Why have pensions become such an important industrial issue? Simply, it is because we are all living longer. Companies did not realise just how far reaching their occupational pension schemes would be when they first made them in the 1950s. At that time retired employees were expected to live for about a further ten years i.e. to 75. A pension was regarded as providing for a brief period of leisure following a long working life. However, today life expectancy is rising quickly. It is estimated to be increasing by two years every decade. Life expectancy is now well into the 80s. By 2050 the percentage of the population over 65 years of age will have doubled. Successive British governments have boasted about the extent of private pension provision in the UK compared with mainland Europe where state schemes dominate. This has allowed the UK government to spend a much lower proportion of gross domestic product on state pensions.

There are, however, other reasons why occupational pension funds have now serious deficits. First, Gordon Browns tax on pension funds reduced their size by some £5 million and given the requirement of Pension Funds to have minimum levels of required funds employers were faced, at that time of difficult economic conditions, with increased employer pension contributions, which they have found difficult to do. A second factor, was the collapse of the Stock Market after the events of 9/11. This further reduced the income of pension funds contributing to increasing deficits. The deficits are now very significant in that companies must now show their pension deficits as liabilities in their annual accounts. This prevents companies taking over other companies, avoiding the liability to the occupational pension fund.

There is thus a looming crisis that could leave many employees’ with lower pension payment than they expected. The government is trying to find a consensus as to how the problem might be resolved. The Turner proposals for an increase in the retirement age, compulsory contributions by employers into a Pension Fund and an earnings linked state pension are favoured by the trade union, but opposed by the employers. The government is also, said to be divided. The Prime Minister favours the Turner proposals as the basis for negotiating a settlement to the pensions “crisis” but the Chancellor of the Exchequer is concerned about the costs to the taxpayer of wage/earning index state pensions.

As employees live longer and work less, a gap is opening up between the amount employers invest for pensions and increasing costs of maintaining available occupational pension schemes. Companies must by law make good much of the funding shortfall in their retirement schemes. The collective pension deficit for the UK’s largest privately owned corporation, was estimated in March 2006 at £44 billion and this is regarded as a conservative estimate. Indeed, some companies that were trading profitably, have gone to the wall, because of their inability to meet pension-funding requirements. Employers have little choice to re-negotiate their pension arrangements, possibly in the form of strike action, with their employees’. In the short term this will undoubtedly lead to increased conflict between employers’ and unions.

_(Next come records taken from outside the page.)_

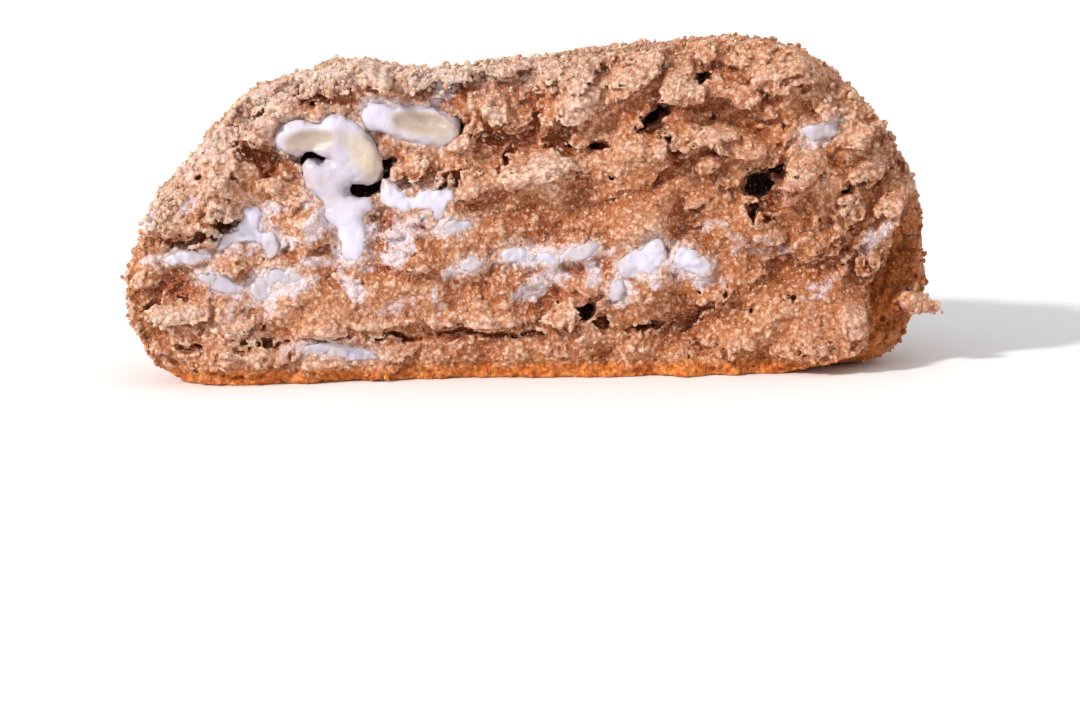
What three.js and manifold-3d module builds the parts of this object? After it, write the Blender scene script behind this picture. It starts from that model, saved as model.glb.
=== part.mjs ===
// Half of a thick pumpkin spice cookie that was broken in two by hand, lying on its flat base
// with the broken face towards -Y. The half is a lumpy dome cut by an uneven break. The break has
// torn holes, raised crumbs and a long crack over the base, and pieces of white chocolate sit in it.
// Millimetres, +Z up, +X along the break, origin in the middle of the flat base.
import * as THREE from 'three';
import { mergeVertices } from 'three/addons/utils/BufferGeometryUtils.js';
import Module from 'manifold-3d';

const wasm = await Module();
wasm.setup();

// Driving dimensions of the whole cookie that the half comes from.
const COOKIE_RADIUS = 46.3;
const TOP_HEIGHT = 36.6;
const WIDEST_HEIGHT = 12; // where the side stands out furthest
const BASE_SHARE = 0.82; // radius of the flat base against the widest radius
const BASE_ROLL = 2.6; // 2 is round, more keeps the side upright for longer before it rolls in to the base
const TOP_FLATNESS = 3; // 2 is round, more is flatter
const LEFT_FULLNESS = 1.65; // 2 is round, less slopes more evenly up to the top
const RIGHT_FULLNESS = 2.4;
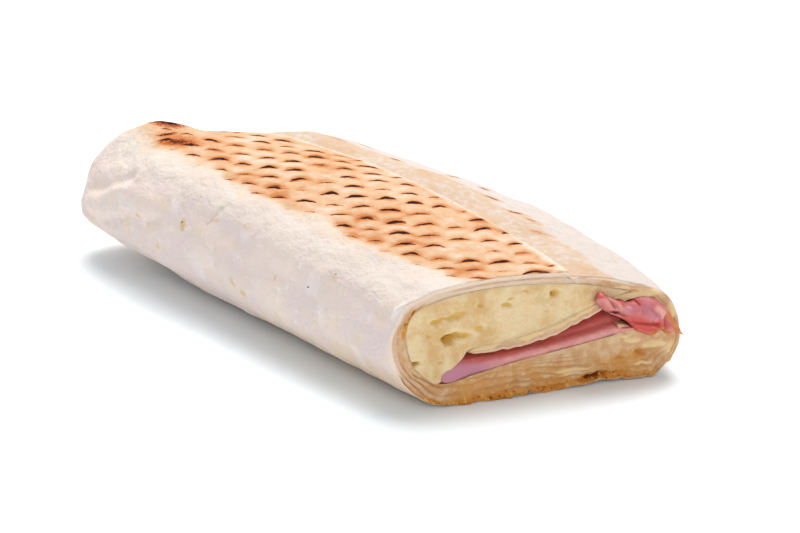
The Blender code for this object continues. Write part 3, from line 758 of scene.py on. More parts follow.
def skin_toast(points, raw, y, edge_in, up, flap):
    """How toasted and charred the skin is. The grilled patch is the flap's flat top behind
    GRILL_LIMIT, fading at the closed end; in it the dashes and ovals of grilled() lie on an
    uneven wash, with stains along its near edge and crisp flakes at the cut."""
    flat = smoothstep(up, *FLAT_UP)
    near = above_line(points, raw, GRILL_LIMIT, 1.6, 7.0, 8)
    ends = smoothstep(raw[..., 0] + 3.0 * noise(points, 8.0, 9), -74.0, -62.0)
    pale = smoothstep(noise(points, 16.0, 13), 0.25, 0.6) * smoothstep(-raw[..., 0], 10.0, 40.0)
    patch = flat * smoothstep(near, -1.5, 2.5) * flap * ends * (1.0 - 0.5 * pale)
    # Painted highlight: the toast fades out before the flap's free edge, so that edge stays pale as if lit
    rim = smoothstep(FLAP_EDGE - y + 0.8 * noise(points, 5.0, 19), *PALE_LIT_RIM)
    char, ovals, pattern = grilled(raw, patch * rim, flat)
    ovals = ovals * (0.75 + 0.5 * smoothstep(noise(points, 11.0, 11), -0.5, 0.5))
    wash = 0.24 + 0.18 * noise(points, 8.0, 10) + 0.10 * noise(points, 2.6, 44)
    stain = bump_at((near - 3.0) / 4.5) * smoothstep(noise(points, 6.0, 46), -0.4, 0.5)
    crisp = flap * flat * bump_at(edge_in / 1.8) * bump_at((y - 1.5) / 6.0)
    crisp = crisp * smoothstep(noise(points * [2.0, 1.0, 1.0], 2.4, 43), -0.4, 0.5)
    toast = OVAL_TOAST * ovals + patch * rim * wash + STAIN_TOAST * patch * stain
    toast = toast + CRISP_TOAST * crisp
    toast = toast + warm_tone(points, raw, y, up, flap)
    return np.clip(toast, 0.0, 1.5), char, pattern, patch


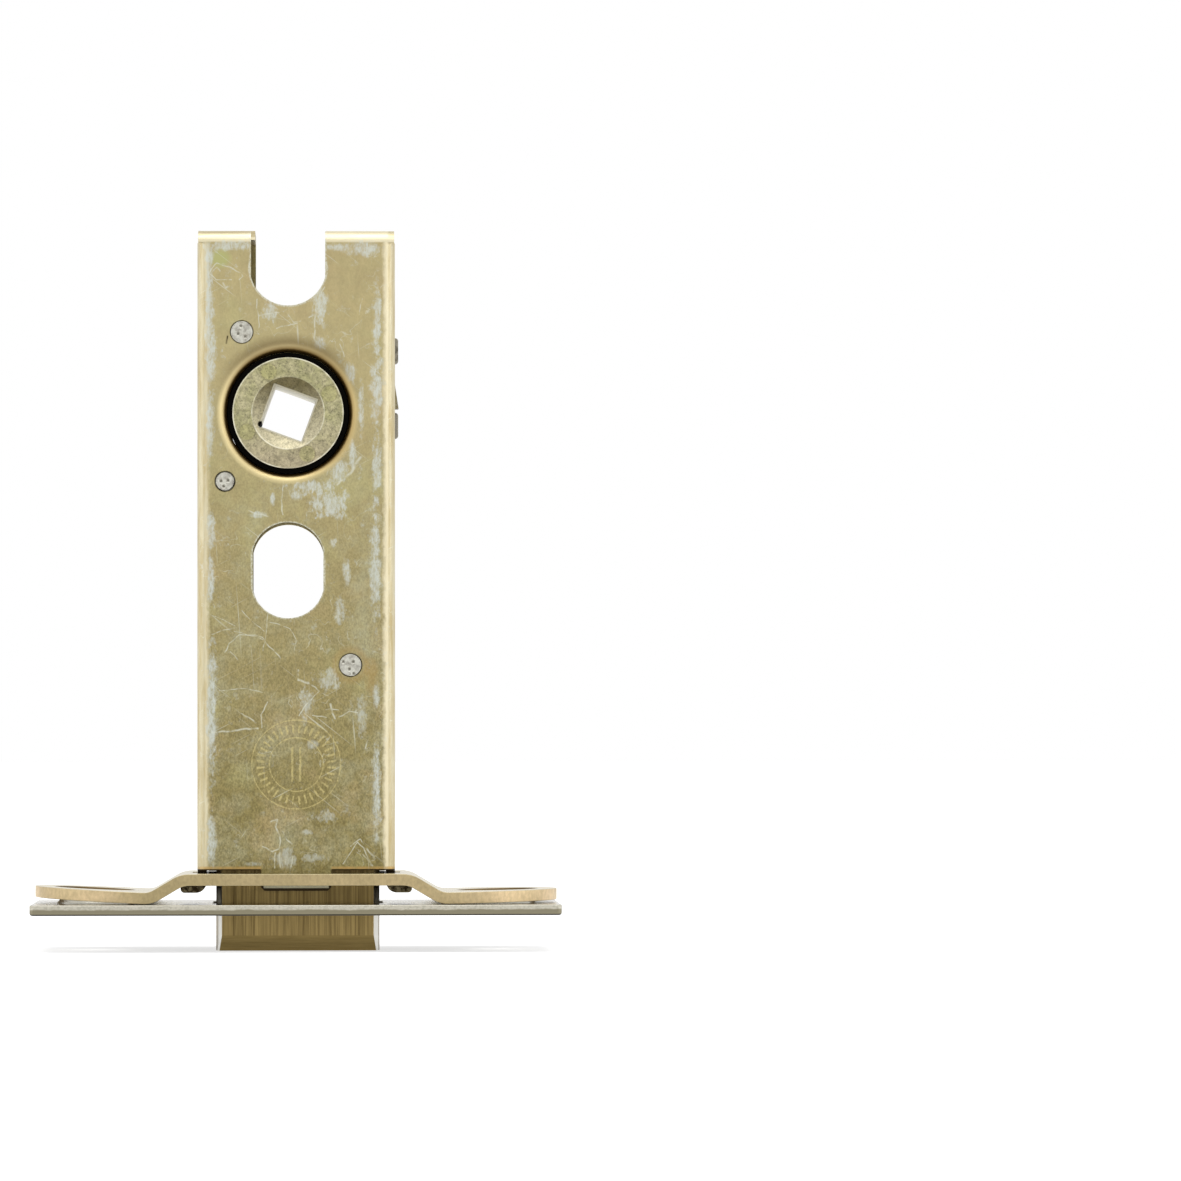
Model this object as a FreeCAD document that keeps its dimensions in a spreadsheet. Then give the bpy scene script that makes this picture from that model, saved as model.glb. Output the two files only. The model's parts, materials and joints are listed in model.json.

With respect to occupational pension, in the public sector, there is the fear that private sector employees’ will resent the costs they have to bear to support the continuing superior pension provision for public sector workers’, relative to private sector employees’. The private sector is the wealth-creating sector of the UK economy. It is that wealth is taxed to support the public sector. Without a wealth-creating sector that can be taxed there cannot be a public sector providing good quality service. The private sector is facing increasing competition, based on issues such as price and quality of the product. To maintain competitive advantage, the private sector must increase its productivity. In short, private sector employees’ will have to continue to worker harder. Fewer will have to produce more and more. Private sector employees’ will want to retain some of their productivity gains to improve their own terms and conditions of employment. They will become resentful, if their productivity gains are instead used to raise taxation, to fund, among other things, the superior occupational pension arrangements in the public sector.

This in time is likely to open up a political divide between the workers in these two sectors. Related to this possible conflict is that if the pensions “crisis” is not addressed, tensions may increase, between retired and older workers, on the one hand and young workers, on the other hand. The latter currently enjoy more immediate spending power than their parents, and certainly their grandparents, ever did. In addition they save less. Their old age situation, however, looks bleaker than previous generations, unless the financing of occupational schemes is reformed. It seems inevitable, after a period of conflict between employers’ and employees’ over the issue of occupational pension schemes, that in the longer term the traditional pragmatic approach of UK trade unions’, and employees’ to their employers’ will return and a new settlement will be negotiated around a higher retirement age, and enhanced contributions to occupational schemes by both employee and employers. We may well see trade unions negotiating lower pay and other employment condition improvements in return for improvements in pension arrangements, resulting in higher contributions by the employer and lower contributions from employees.